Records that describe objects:

— begin —

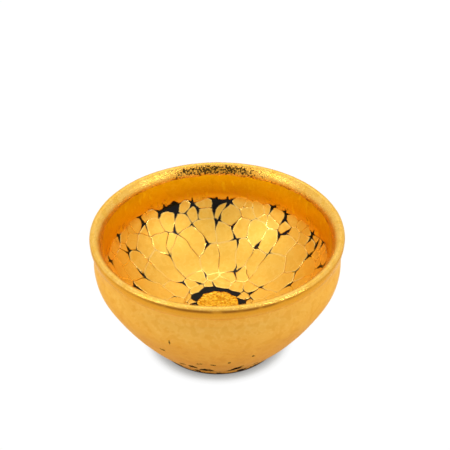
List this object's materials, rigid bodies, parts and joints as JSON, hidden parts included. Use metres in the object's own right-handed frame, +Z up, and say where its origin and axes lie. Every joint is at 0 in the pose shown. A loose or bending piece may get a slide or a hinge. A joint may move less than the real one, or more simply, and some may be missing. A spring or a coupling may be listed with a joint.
{
  "type": "tea bowl",
  "caption": "Thick-walled stoneware tea bowl with a narrowed mouth: black glaze under crackled gold cells, a plain inner band, a gilt rolled lip and a low bare foot ring.",
  "frame": {"origin": "centre of the foot ring, on the plane that the bowl stands on", "axes": "+Z up, along the axis that the bowl was turned about; X and Y are any pair across it"},
  "size_m": [0.09, 0.09, 0.048],
  "materials": {
    "fired_clay": "matte",
    "black_glaze": "gloss",
    "satin_gold": "satin",
    "grainy_gold": "satin",
    "deep_gold": "satin",
    "cell_gold": "satin"
  },
  "bodies": {
    "root": {"clay_body": "fired_clay", "base_glaze": "black_glaze", "outer_gold_coat": "satin_gold", "lip_gold_band": "grainy_gold", "inner_gold_band": "deep_gold", "inner_gold_cells": "cell_gold", "well_gold_collar": "cell_gold", "well_gold_disc": "cell_gold"}
  },
  "joints": []
}
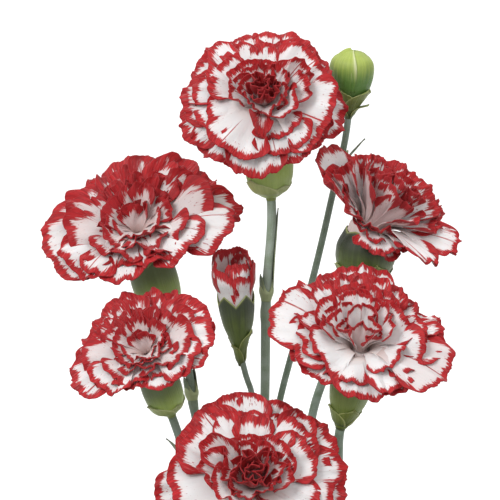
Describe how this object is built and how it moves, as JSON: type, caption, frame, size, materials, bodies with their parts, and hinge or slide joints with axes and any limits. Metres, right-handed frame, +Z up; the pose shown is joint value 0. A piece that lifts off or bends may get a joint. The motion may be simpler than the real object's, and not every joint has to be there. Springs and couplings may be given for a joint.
{
  "type": "bunch of carnations in a wooden box",
  "caption": "Red-edged white carnations, a half-open bud and a shut bud, upright in wet floral foam inside a plain wooden box.",
  "frame": {"origin": "centre of the underside of the box's base board", "axes": "+X to the right and +Y to the back as seen from the front, +Z up along the stems"},
  "size_m": [0.1634, 0.1575, 0.3511],
  "materials": {
    "pine": "planed, unvarnished",
    "liner": "thin, slightly see-through look",
    "foam": "wet, fine open cells",
    "stem": "waxy blue-green bloom",
    "leaf": "waxy blue-green bloom",
    "calyx": "smooth, slightly waxy, fine ribs",
    "bract": "smooth, slightly waxy",
    "petal": "soft and matte, white with red toothed edges"
  },
  "bodies": {
    "root": {"box_back_board": "pine", "box_base_board": "pine", "box_front_board": "pine", "box_left_board": "pine", "box_liner": "liner", "box_right_board": "pine", "bracts_1": "bract", "bracts_2": "bract", "bracts_3": "bract", "bracts_4": "bract", "bracts_5": "bract", "bracts_6": "bract", "bracts_7": "bract", "bracts_8": "bract", "calyx_1": "calyx", "calyx_2": "calyx", "calyx_3": "calyx", "calyx_4": "calyx", "calyx_5": "calyx", "calyx_6": "calyx", "calyx_7": "calyx", "calyx_8": "calyx", "foam_block": "foam", "furled_petals_7": "petal", "guard_petals_1": "petal", "guard_petals_2": "petal", "guard_petals_3": "petal", "guard_petals_4": "petal", "guard_petals_5": "petal", "guard_petals_6": "petal", "heart_petals_1": "petal", "heart_petals_2": "petal", "heart_petals_3": "petal", "heart_petals_4": "petal", "heart_petals_5": "petal", "heart_petals_6": "petal", "leaf_pair_1": "leaf", "leaf_pair_2": "leaf", "leaf_pair_3": "leaf", "leaf_pair_4": "leaf", "leaf_pair_5": "leaf", "leaf_pair_6": "leaf", "leaf_pair_7": "leaf", "leaf_pair_8": "leaf", "middle_petals_1": "petal", "middle_petals_2": "petal", "middle_petals_3": "petal", "middle_petals_4": "petal", "middle_petals_5": "petal", "middle_petals_6": "petal", "stem_1": "stem", "stem_2": "stem", "stem_3": "stem", "stem_4": "stem", "stem_5": "stem", "stem_6": "stem", "stem_7": "stem", "stem_8": "stem"}
  },
  "joints": []
}
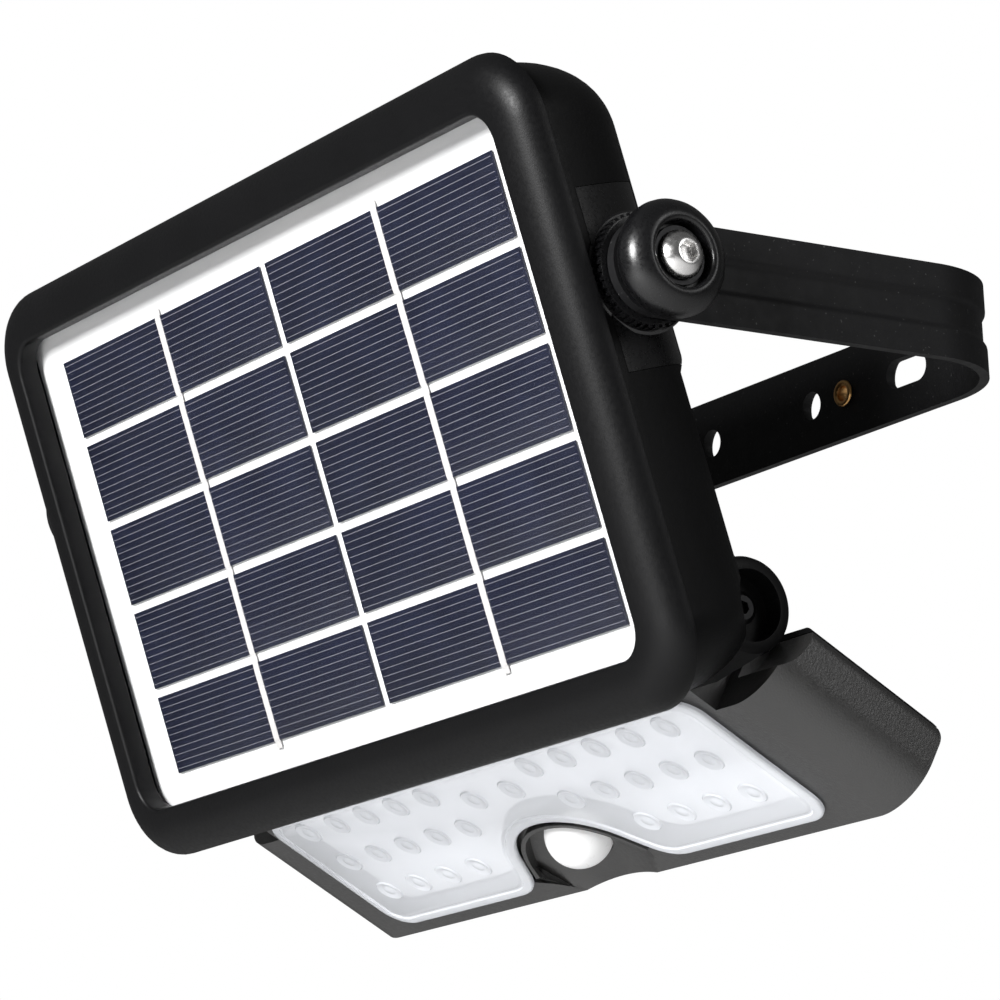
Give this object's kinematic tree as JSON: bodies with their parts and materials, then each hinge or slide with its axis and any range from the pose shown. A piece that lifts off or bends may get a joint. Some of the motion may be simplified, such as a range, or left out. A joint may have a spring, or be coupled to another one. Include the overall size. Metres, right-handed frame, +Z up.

— end —

* Problem description
Every line above should be printed again exactly as it stands.

* Correct response
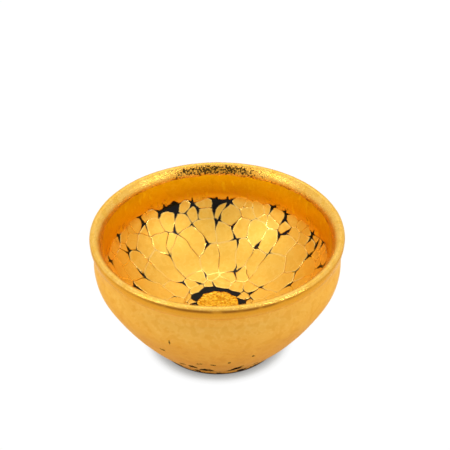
List this object's materials, rigid bodies, parts and joints as JSON, hidden parts included. Use metres in the object's own right-handed frame, +Z up, and say where its origin and axes lie. Every joint is at 0 in the pose shown. A loose or bending piece may get a slide or a hinge. A joint may move less than the real one, or more simply, and some may be missing. A spring or a coupling may be listed with a joint.
{
  "type": "tea bowl",
  "caption": "Thick-walled stoneware tea bowl with a narrowed mouth: black glaze under crackled gold cells, a plain inner band, a gilt rolled lip and a low bare foot ring.",
  "frame": {"origin": "centre of the foot ring, on the plane that the bowl stands on", "axes": "+Z up, along the axis that the bowl was turned about; X and Y are any pair across it"},
  "size_m": [0.09, 0.09, 0.048],
  "materials": {
    "fired_clay": "matte",
    "black_glaze": "gloss",
    "satin_gold": "satin",
    "grainy_gold": "satin",
    "deep_gold": "satin",
    "cell_gold": "satin"
  },
  "bodies": {
    "root": {"clay_body": "fired_clay", "base_glaze": "black_glaze", "outer_gold_coat": "satin_gold", "lip_gold_band": "grainy_gold", "inner_gold_band": "deep_gold", "inner_gold_cells": "cell_gold", "well_gold_collar": "cell_gold", "well_gold_disc": "cell_gold"}
  },
  "joints": []
}
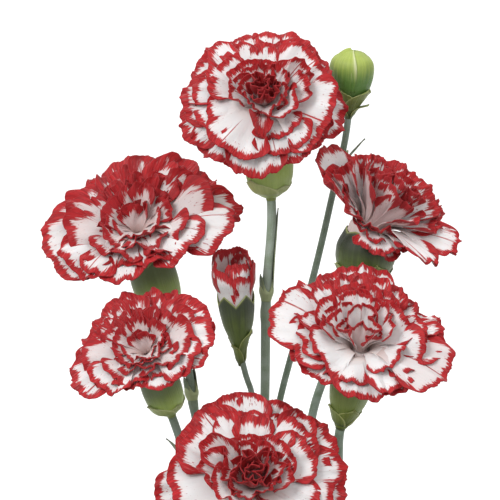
Describe how this object is built and how it moves, as JSON: type, caption, frame, size, materials, bodies with their parts, and hinge or slide joints with axes and any limits. Metres, right-handed frame, +Z up; the pose shown is joint value 0. A piece that lifts off or bends may get a joint. The motion may be simpler than the real object's, and not every joint has to be there. Springs and couplings may be given for a joint.
{
  "type": "bunch of carnations in a wooden box",
  "caption": "Red-edged white carnations, a half-open bud and a shut bud, upright in wet floral foam inside a plain wooden box.",
  "frame": {"origin": "centre of the underside of the box's base board", "axes": "+X to the right and +Y to the back as seen from the front, +Z up along the stems"},
  "size_m": [0.1634, 0.1575, 0.3511],
  "materials": {
    "pine": "planed, unvarnished",
    "liner": "thin, slightly see-through look",
    "foam": "wet, fine open cells",
    "stem": "waxy blue-green bloom",
    "leaf": "waxy blue-green bloom",
    "calyx": "smooth, slightly waxy, fine ribs",
    "bract": "smooth, slightly waxy",
    "petal": "soft and matte, white with red toothed edges"
  },
  "bodies": {
    "root": {"box_back_board": "pine", "box_base_board": "pine", "box_front_board": "pine", "box_left_board": "pine", "box_liner": "liner", "box_right_board": "pine", "bracts_1": "bract", "bracts_2": "bract", "bracts_3": "bract", "bracts_4": "bract", "bracts_5": "bract", "bracts_6": "bract", "bracts_7": "bract", "bracts_8": "bract", "calyx_1": "calyx", "calyx_2": "calyx", "calyx_3": "calyx", "calyx_4": "calyx", "calyx_5": "calyx", "calyx_6": "calyx", "calyx_7": "calyx", "calyx_8": "calyx", "foam_block": "foam", "furled_petals_7": "petal", "guard_petals_1": "petal", "guard_petals_2": "petal", "guard_petals_3": "petal", "guard_petals_4": "petal", "guard_petals_5": "petal", "guard_petals_6": "petal", "heart_petals_1": "petal", "heart_petals_2": "petal", "heart_petals_3": "petal", "heart_petals_4": "petal", "heart_petals_5": "petal", "heart_petals_6": "petal", "leaf_pair_1": "leaf", "leaf_pair_2": "leaf", "leaf_pair_3": "leaf", "leaf_pair_4": "leaf", "leaf_pair_5": "leaf", "leaf_pair_6": "leaf", "leaf_pair_7": "leaf", "leaf_pair_8": "leaf", "middle_petals_1": "petal", "middle_petals_2": "petal", "middle_petals_3": "petal", "middle_petals_4": "petal", "middle_petals_5": "petal", "middle_petals_6": "petal", "stem_1": "stem", "stem_2": "stem", "stem_3": "stem", "stem_4": "stem", "stem_5": "stem", "stem_6": "stem", "stem_7": "stem", "stem_8": "stem"}
  },
  "joints": []
}
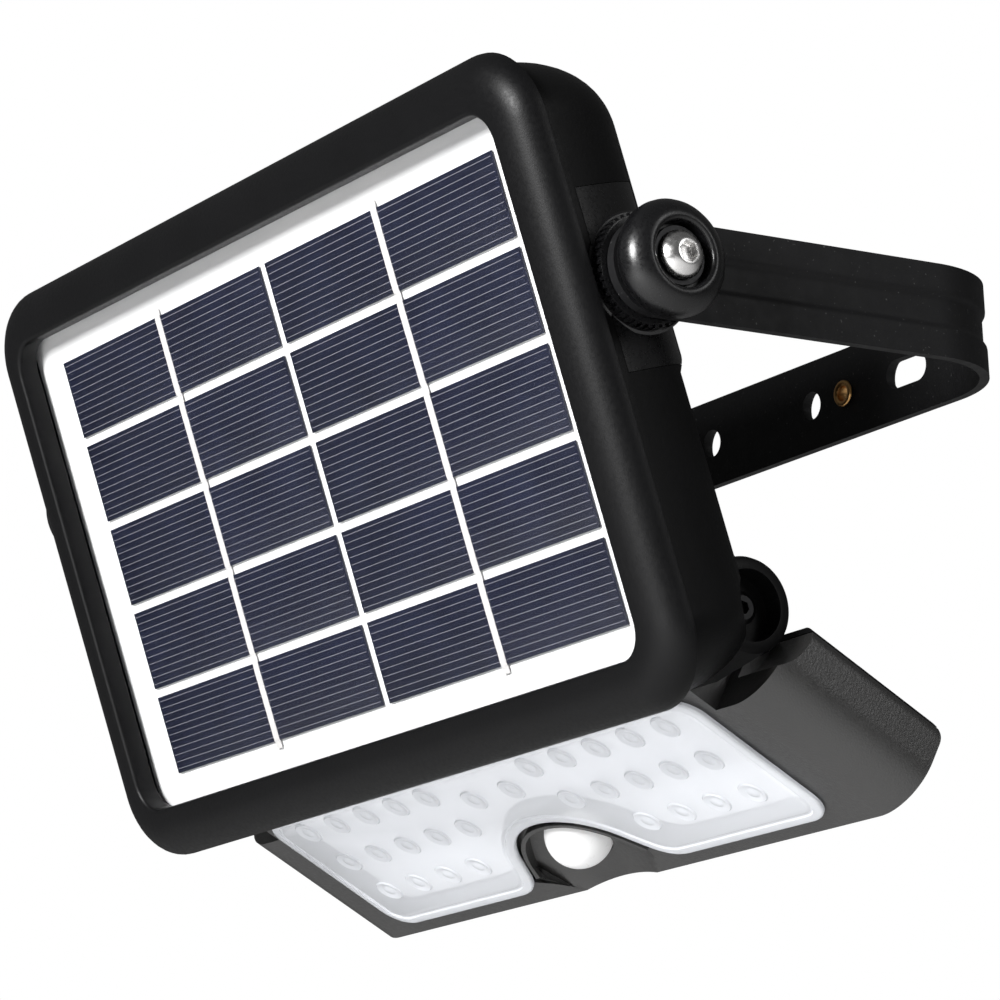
Give this object's kinematic tree as JSON: bodies with their parts and materials, then each hinge or slide with its axis and any range from the pose shown. A piece that lifts off or bends may get a joint. Some of the motion may be simplified, such as a range, or left out. A joint may have a spring, or be coupled to another one. Include the overall size. Metres, right-handed frame, +Z up.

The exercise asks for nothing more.